** begin Data for this task **

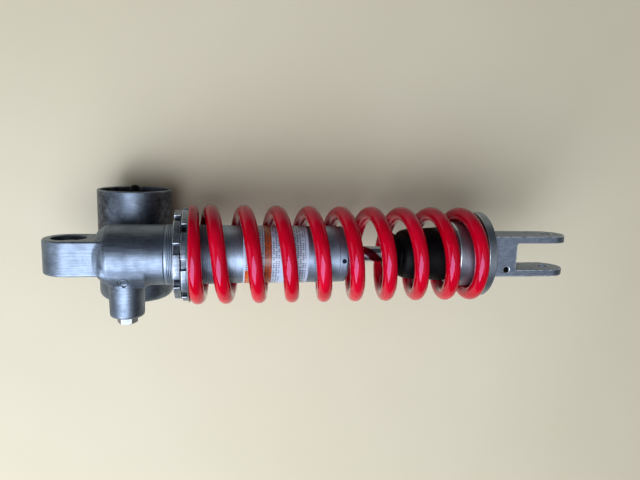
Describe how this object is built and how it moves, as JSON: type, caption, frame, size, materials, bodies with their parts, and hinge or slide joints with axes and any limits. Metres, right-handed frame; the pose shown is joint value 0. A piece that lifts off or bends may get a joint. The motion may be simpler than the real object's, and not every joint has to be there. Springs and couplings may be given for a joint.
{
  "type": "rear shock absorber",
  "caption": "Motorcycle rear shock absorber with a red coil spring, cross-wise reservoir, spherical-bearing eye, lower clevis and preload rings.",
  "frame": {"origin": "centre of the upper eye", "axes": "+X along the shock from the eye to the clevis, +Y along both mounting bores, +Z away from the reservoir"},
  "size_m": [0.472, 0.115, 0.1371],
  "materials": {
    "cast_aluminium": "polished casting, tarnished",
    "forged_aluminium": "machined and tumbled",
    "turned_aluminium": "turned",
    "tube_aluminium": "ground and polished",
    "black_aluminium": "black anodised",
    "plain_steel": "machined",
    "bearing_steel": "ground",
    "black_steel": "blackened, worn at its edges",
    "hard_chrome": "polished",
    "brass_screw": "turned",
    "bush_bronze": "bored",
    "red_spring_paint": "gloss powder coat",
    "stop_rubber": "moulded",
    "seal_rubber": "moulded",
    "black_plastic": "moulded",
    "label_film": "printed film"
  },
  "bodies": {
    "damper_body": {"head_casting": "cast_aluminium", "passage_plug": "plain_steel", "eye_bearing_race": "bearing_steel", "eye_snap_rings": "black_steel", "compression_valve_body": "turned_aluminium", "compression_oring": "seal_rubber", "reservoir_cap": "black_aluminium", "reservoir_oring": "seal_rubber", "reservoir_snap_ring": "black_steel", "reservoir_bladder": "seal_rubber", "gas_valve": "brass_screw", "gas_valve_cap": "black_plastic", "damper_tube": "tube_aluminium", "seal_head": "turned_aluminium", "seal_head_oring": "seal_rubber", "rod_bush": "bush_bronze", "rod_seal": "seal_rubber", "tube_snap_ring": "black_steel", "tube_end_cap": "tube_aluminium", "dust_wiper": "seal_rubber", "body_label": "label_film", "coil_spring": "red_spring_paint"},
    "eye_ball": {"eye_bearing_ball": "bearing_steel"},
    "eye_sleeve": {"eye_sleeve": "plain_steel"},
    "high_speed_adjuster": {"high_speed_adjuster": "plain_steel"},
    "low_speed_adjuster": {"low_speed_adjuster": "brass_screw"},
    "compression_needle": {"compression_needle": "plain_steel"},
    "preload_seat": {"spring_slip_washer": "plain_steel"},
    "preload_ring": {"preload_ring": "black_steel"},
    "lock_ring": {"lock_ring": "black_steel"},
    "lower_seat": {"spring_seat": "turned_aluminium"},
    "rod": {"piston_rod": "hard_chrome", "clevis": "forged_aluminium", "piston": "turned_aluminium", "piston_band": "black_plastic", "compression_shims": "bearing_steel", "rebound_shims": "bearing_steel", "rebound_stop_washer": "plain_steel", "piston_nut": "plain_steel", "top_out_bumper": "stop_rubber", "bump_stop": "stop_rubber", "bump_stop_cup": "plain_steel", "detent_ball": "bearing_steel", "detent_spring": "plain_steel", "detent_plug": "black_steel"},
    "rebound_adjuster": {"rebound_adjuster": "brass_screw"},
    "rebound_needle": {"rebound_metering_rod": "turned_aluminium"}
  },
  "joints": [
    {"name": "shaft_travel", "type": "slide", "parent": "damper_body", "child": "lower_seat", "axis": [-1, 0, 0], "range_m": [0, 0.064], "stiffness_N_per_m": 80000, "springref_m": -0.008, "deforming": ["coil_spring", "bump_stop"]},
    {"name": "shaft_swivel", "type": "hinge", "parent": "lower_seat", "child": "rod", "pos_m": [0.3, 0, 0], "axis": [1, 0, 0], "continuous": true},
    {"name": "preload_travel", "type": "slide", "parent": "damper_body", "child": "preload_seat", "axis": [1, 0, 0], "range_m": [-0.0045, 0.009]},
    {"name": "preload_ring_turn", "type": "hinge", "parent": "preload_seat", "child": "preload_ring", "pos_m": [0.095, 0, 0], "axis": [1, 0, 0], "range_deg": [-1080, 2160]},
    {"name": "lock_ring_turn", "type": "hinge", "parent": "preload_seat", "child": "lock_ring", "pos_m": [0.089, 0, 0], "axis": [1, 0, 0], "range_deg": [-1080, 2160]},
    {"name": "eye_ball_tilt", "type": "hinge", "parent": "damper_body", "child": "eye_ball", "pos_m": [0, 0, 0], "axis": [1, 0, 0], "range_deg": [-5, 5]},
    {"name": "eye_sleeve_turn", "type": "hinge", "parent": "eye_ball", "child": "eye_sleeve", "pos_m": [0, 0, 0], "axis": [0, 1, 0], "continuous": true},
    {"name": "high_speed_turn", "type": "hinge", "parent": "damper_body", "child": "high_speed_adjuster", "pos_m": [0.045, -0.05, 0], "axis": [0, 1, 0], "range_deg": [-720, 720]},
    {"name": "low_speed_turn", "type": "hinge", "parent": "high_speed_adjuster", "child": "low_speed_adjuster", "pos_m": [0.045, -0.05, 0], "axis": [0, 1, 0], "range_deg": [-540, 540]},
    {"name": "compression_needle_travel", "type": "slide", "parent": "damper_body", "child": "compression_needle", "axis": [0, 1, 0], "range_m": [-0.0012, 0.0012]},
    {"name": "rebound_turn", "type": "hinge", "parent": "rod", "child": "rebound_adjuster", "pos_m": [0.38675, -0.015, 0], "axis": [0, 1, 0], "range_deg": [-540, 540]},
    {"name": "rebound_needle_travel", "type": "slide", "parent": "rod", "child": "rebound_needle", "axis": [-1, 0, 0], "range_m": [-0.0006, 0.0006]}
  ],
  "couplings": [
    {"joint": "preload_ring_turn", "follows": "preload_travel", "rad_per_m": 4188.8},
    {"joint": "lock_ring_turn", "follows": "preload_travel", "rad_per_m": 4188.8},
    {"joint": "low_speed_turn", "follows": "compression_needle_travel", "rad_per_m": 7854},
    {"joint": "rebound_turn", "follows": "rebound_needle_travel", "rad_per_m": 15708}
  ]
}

** end Data for this task **
** begin Data for this task **

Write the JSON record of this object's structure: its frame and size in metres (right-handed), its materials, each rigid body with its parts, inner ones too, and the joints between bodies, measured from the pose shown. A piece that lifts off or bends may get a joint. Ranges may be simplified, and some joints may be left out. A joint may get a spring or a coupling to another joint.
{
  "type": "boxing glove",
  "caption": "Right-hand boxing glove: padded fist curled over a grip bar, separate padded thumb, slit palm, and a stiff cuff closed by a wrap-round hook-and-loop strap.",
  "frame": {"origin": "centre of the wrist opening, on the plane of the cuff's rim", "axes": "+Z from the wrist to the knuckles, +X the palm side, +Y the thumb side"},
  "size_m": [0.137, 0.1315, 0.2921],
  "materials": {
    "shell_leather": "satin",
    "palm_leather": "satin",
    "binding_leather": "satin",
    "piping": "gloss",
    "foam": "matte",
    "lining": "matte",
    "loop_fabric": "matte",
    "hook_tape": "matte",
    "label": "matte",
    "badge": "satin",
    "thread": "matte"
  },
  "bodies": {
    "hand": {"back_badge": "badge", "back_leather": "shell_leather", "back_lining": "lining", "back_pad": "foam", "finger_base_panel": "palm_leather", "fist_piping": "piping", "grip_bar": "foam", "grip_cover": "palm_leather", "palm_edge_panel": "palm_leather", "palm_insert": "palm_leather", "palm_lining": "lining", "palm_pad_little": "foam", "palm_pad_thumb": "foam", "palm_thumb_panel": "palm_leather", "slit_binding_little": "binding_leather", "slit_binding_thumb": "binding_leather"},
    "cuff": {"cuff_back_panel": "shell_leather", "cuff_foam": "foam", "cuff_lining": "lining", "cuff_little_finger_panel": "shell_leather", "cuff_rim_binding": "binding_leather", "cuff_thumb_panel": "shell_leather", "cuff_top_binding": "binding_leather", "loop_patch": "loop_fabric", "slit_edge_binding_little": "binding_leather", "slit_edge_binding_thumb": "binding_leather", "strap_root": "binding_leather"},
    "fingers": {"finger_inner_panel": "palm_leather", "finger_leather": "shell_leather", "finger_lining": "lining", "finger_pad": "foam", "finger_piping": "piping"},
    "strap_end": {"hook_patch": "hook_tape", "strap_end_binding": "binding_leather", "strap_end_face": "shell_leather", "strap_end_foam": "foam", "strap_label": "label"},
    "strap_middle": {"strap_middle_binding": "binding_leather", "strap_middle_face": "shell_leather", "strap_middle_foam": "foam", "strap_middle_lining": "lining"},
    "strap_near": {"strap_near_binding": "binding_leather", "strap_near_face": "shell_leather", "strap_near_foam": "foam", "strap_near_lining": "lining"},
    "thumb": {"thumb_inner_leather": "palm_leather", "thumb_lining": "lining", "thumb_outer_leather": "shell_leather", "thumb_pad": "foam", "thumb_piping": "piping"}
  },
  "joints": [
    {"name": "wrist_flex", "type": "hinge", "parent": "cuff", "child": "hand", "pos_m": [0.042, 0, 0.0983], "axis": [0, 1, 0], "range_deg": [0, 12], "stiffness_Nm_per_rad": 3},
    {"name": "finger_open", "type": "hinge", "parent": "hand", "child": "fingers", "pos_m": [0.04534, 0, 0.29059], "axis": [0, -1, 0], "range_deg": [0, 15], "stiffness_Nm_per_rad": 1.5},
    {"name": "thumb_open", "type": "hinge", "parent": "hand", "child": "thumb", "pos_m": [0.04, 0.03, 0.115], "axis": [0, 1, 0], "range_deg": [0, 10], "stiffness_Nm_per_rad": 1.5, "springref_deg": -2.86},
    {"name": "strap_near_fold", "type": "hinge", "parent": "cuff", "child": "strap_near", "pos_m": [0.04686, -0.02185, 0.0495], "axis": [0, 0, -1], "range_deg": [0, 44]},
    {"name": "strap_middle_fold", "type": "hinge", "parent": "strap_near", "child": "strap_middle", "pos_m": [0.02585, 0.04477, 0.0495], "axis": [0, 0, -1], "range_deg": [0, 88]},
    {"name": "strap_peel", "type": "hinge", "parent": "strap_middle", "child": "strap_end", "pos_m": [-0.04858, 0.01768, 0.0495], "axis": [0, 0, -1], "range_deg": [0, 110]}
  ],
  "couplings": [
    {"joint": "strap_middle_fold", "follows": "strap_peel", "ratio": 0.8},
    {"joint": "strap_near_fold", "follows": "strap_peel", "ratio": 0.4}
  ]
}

** end Data for this task **
** begin Data for this task **

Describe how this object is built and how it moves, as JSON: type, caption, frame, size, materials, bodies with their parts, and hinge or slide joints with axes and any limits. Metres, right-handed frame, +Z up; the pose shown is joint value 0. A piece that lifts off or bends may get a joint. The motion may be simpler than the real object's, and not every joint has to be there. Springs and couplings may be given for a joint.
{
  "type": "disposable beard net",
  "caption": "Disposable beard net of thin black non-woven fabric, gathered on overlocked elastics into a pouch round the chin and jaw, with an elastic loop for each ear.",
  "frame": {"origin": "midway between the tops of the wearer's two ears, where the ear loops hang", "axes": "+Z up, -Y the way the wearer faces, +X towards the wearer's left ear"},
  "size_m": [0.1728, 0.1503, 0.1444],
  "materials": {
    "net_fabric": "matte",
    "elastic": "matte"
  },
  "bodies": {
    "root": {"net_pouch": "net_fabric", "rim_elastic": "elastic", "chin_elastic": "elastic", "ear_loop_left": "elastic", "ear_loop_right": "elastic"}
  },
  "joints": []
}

** end Data for this task **

-- Written request --
In the entries above, find every line holding the word "each" and copy it out.

-- Expected answer --
Write the JSON record of this object's structure: its frame and size in metres (right-handed), its materials, each rigid body with its parts, inner ones too, and the joints between bodies, measured from the pose shown. A piece that lifts off or bends may get a joint. Ranges may be simplified, and some joints may be left out. A joint may get a spring or a coupling to another joint.
  "caption": "Disposable beard net of thin black non-woven fabric, gathered on overlocked elastics into a pouch round the chin and jaw, with an elastic loop for each ear.",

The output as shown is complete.